▸ **Prompt**
The listing beneath should be written out in full, exactly as shown.
:: Data listing ::
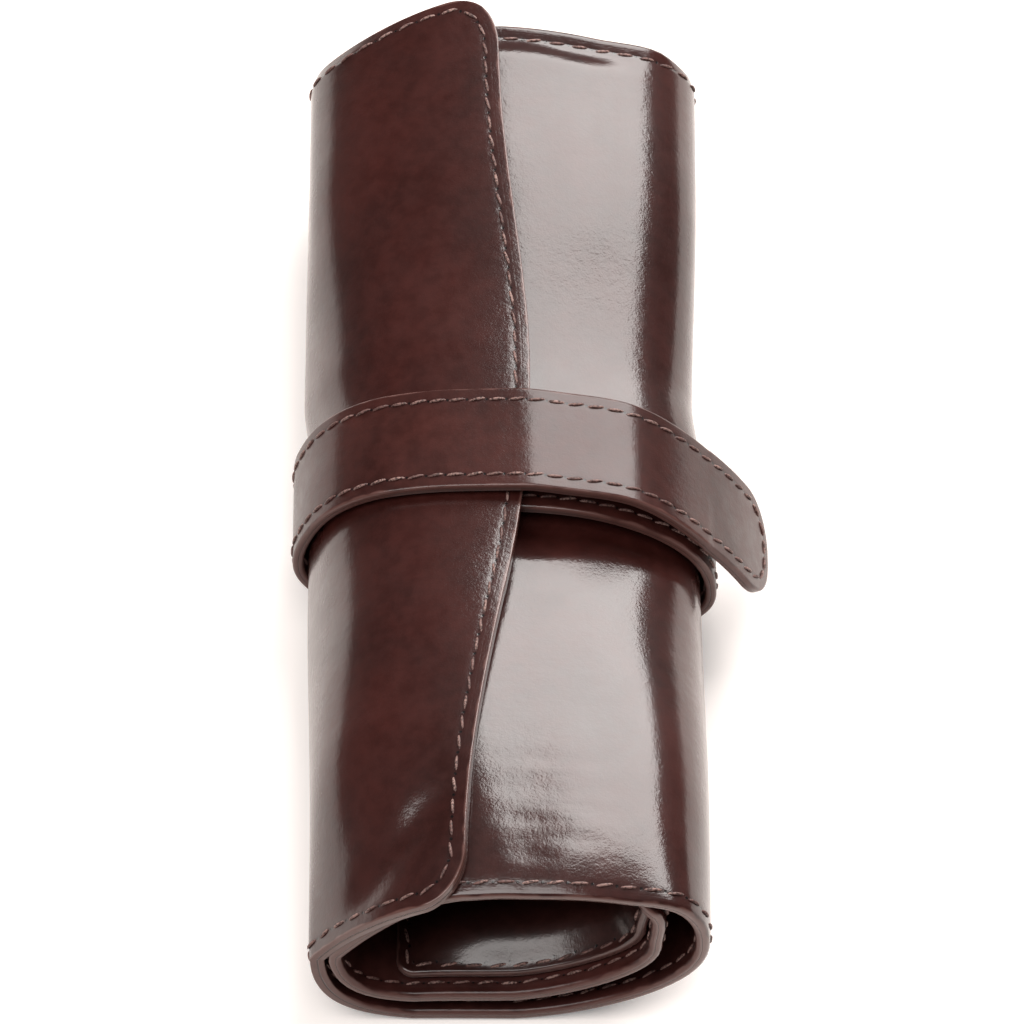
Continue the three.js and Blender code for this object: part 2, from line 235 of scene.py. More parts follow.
outer_finish = leather(
    "oxblood_outer_leather", colour=(0.03, 0.0066, 0.0052), edge_colour=(0.1, 0.045, 0.038),
    mottle=0.25, gloss=0.45, coat=1.0, coat_roughness=0.14,
)
strap_finish = leather(
    "oxblood_strap_leather", colour=(0.035, 0.0088, 0.007), edge_colour=(0.095, 0.042, 0.036),
    mottle=0.28, gloss=0.5, coat=0.62, coat_roughness=0.17,
)
lining_finish = leather(
    "dark_lining_leather", colour=(0.038, 0.0115, 0.0098), edge_colour=(0.095, 0.043, 0.037),
    mottle=0.3, gloss=0.4, coat=0.5, coat_roughness=0.22,
)
# The pocket's leather and edge are darker than the other leathers: painted shade for the inside of the roll
pocket_finish_painted_shade = leather(
    "smooth_pocket_leather", colour=(0.026, 0.008, 0.0068), edge_colour=(0.08, 0.036, 0.031),
    mottle=0.3, gloss=0.4, coat=1.0, coat_roughness=0.2,
)

# Thread: waxed, twisted from three strands, and a little lighter than the leather. Its wear is clouds of
# colour, the darker clouds between its strands are painted shade, and the strands also stand out a little.
thread_finish = bpy.data.materials.new("waxed_thread")
thread_finish.use_nodes = True
tree = thread_finish.node_tree
shader = tree.nodes["Principled BSDF"]
place = new_node(tree, "ShaderNodeTexCoord").outputs["Object"]
wear = clouds(tree, place, 160, 2)
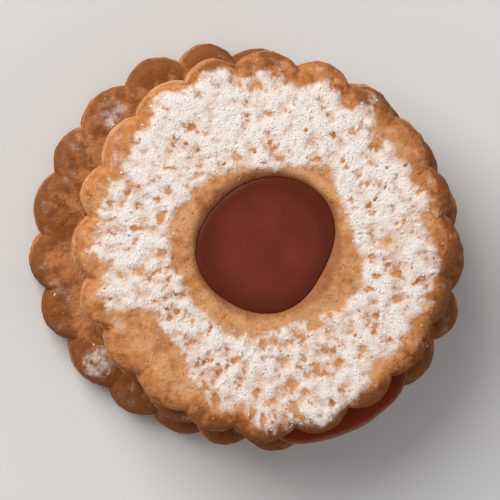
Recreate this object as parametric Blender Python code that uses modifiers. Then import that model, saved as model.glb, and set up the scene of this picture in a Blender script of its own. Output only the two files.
:::
▸ **Task answer**
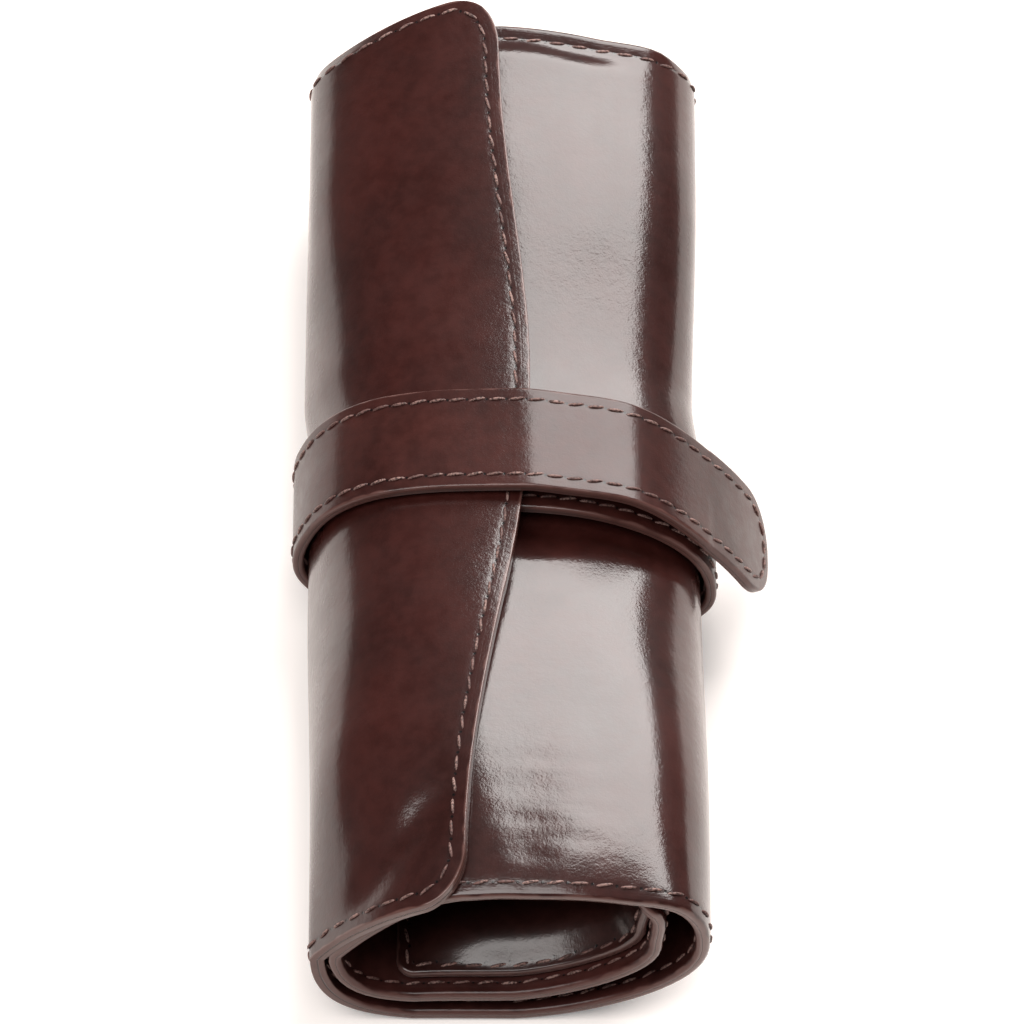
Continue the three.js and Blender code for this object: part 2, from line 235 of scene.py. More parts follow.
outer_finish = leather(
    "oxblood_outer_leather", colour=(0.03, 0.0066, 0.0052), edge_colour=(0.1, 0.045, 0.038),
    mottle=0.25, gloss=0.45, coat=1.0, coat_roughness=0.14,
)
strap_finish = leather(
    "oxblood_strap_leather", colour=(0.035, 0.0088, 0.007), edge_colour=(0.095, 0.042, 0.036),
    mottle=0.28, gloss=0.5, coat=0.62, coat_roughness=0.17,
)
lining_finish = leather(
    "dark_lining_leather", colour=(0.038, 0.0115, 0.0098), edge_colour=(0.095, 0.043, 0.037),
    mottle=0.3, gloss=0.4, coat=0.5, coat_roughness=0.22,
)
# The pocket's leather and edge are darker than the other leathers: painted shade for the inside of the roll
pocket_finish_painted_shade = leather(
    "smooth_pocket_leather", colour=(0.026, 0.008, 0.0068), edge_colour=(0.08, 0.036, 0.031),
    mottle=0.3, gloss=0.4, coat=1.0, coat_roughness=0.2,
)

# Thread: waxed, twisted from three strands, and a little lighter than the leather. Its wear is clouds of
# colour, the darker clouds between its strands are painted shade, and the strands also stand out a little.
thread_finish = bpy.data.materials.new("waxed_thread")
thread_finish.use_nodes = True
tree = thread_finish.node_tree
shader = tree.nodes["Principled BSDF"]
place = new_node(tree, "ShaderNodeTexCoord").outputs["Object"]
wear = clouds(tree, place, 160, 2)
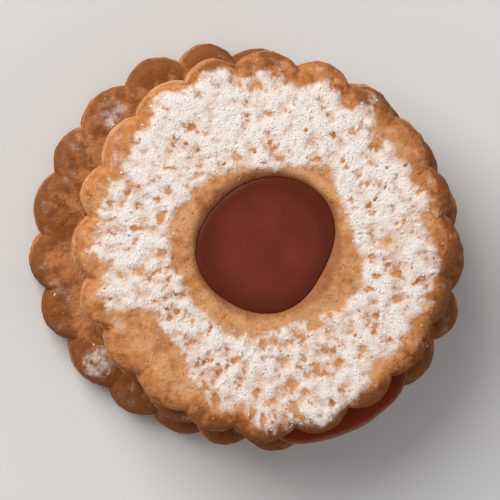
Recreate this object as parametric Blender Python code that uses modifiers. Then import that model, saved as model.glb, and set up the scene of this picture in a Blender script of its own. Output only the two files.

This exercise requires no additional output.